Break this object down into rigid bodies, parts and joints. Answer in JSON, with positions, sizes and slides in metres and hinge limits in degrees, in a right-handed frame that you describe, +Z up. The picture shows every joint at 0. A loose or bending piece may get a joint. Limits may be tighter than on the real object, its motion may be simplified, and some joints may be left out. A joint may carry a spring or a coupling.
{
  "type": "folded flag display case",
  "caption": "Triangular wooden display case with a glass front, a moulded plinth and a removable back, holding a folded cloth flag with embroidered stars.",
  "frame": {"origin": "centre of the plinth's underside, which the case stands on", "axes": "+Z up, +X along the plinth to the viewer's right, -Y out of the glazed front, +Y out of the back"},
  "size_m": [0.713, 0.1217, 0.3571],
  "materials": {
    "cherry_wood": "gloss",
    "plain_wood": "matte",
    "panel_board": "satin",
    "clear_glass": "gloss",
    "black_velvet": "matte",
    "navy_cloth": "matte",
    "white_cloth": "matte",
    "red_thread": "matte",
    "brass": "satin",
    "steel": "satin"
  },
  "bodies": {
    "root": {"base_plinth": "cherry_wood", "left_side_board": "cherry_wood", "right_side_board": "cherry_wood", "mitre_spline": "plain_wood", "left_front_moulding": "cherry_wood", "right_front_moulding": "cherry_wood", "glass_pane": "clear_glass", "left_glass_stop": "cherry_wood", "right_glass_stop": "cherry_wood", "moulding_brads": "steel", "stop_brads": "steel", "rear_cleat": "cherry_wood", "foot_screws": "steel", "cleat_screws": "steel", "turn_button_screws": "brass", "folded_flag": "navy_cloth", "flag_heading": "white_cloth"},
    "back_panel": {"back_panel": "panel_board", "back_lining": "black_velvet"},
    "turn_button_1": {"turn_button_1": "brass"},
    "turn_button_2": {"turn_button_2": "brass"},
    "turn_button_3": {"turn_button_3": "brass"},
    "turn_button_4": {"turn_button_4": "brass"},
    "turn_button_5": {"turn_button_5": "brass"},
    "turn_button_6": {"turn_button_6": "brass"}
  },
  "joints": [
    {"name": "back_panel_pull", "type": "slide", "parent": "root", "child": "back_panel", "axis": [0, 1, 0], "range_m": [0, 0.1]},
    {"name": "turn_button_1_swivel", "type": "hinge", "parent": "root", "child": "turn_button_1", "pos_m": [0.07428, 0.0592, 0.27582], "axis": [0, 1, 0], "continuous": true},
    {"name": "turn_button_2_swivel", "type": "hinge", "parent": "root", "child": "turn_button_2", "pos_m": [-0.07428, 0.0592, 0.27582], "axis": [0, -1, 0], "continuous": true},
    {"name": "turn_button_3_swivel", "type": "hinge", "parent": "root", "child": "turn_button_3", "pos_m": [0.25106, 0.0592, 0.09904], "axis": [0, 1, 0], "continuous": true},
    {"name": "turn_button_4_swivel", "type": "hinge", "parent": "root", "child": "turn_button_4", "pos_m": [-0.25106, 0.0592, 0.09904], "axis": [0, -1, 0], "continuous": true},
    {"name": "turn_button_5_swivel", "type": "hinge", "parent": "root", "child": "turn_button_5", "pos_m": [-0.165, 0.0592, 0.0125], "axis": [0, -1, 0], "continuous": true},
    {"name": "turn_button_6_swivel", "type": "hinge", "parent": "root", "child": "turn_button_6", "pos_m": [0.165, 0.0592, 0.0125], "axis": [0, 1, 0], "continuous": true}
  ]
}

- [Task description]: Each line of the material should be echoed exactly.

- [Task result]:
Break this object down into rigid bodies, parts and joints. Answer in JSON, with positions, sizes and slides in metres and hinge limits in degrees, in a right-handed frame that you describe, +Z up. The picture shows every joint at 0. A loose or bending piece may get a joint. Limits may be tighter than on the real object, its motion may be simplified, and some joints may be left out. A joint may carry a spring or a coupling.
{
  "type": "folded flag display case",
  "caption": "Triangular wooden display case with a glass front, a moulded plinth and a removable back, holding a folded cloth flag with embroidered stars.",
  "frame": {"origin": "centre of the plinth's underside, which the case stands on", "axes": "+Z up, +X along the plinth to the viewer's right, -Y out of the glazed front, +Y out of the back"},
  "size_m": [0.713, 0.1217, 0.3571],
  "materials": {
    "cherry_wood": "gloss",
    "plain_wood": "matte",
    "panel_board": "satin",
    "clear_glass": "gloss",
    "black_velvet": "matte",
    "navy_cloth": "matte",
    "white_cloth": "matte",
    "red_thread": "matte",
    "brass": "satin",
    "steel": "satin"
  },
  "bodies": {
    "root": {"base_plinth": "cherry_wood", "left_side_board": "cherry_wood", "right_side_board": "cherry_wood", "mitre_spline": "plain_wood", "left_front_moulding": "cherry_wood", "right_front_moulding": "cherry_wood", "glass_pane": "clear_glass", "left_glass_stop": "cherry_wood", "right_glass_stop": "cherry_wood", "moulding_brads": "steel", "stop_brads": "steel", "rear_cleat": "cherry_wood", "foot_screws": "steel", "cleat_screws": "steel", "turn_button_screws": "brass", "folded_flag": "navy_cloth", "flag_heading": "white_cloth"},
    "back_panel": {"back_panel": "panel_board", "back_lining": "black_velvet"},
    "turn_button_1": {"turn_button_1": "brass"},
    "turn_button_2": {"turn_button_2": "brass"},
    "turn_button_3": {"turn_button_3": "brass"},
    "turn_button_4": {"turn_button_4": "brass"},
    "turn_button_5": {"turn_button_5": "brass"},
    "turn_button_6": {"turn_button_6": "brass"}
  },
  "joints": [
    {"name": "back_panel_pull", "type": "slide", "parent": "root", "child": "back_panel", "axis": [0, 1, 0], "range_m": [0, 0.1]},
    {"name": "turn_button_1_swivel", "type": "hinge", "parent": "root", "child": "turn_button_1", "pos_m": [0.07428, 0.0592, 0.27582], "axis": [0, 1, 0], "continuous": true},
    {"name": "turn_button_2_swivel", "type": "hinge", "parent": "root", "child": "turn_button_2", "pos_m": [-0.07428, 0.0592, 0.27582], "axis": [0, -1, 0], "continuous": true},
    {"name": "turn_button_3_swivel", "type": "hinge", "parent": "root", "child": "turn_button_3", "pos_m": [0.25106, 0.0592, 0.09904], "axis": [0, 1, 0], "continuous": true},
    {"name": "turn_button_4_swivel", "type": "hinge", "parent": "root", "child": "turn_button_4", "pos_m": [-0.25106, 0.0592, 0.09904], "axis": [0, -1, 0], "continuous": true},
    {"name": "turn_button_5_swivel", "type": "hinge", "parent": "root", "child": "turn_button_5", "pos_m": [-0.165, 0.0592, 0.0125], "axis": [0, -1, 0], "continuous": true},
    {"name": "turn_button_6_swivel", "type": "hinge", "parent": "root", "child": "turn_button_6", "pos_m": [0.165, 0.0592, 0.0125], "axis": [0, 1, 0], "continuous": true}
  ]
}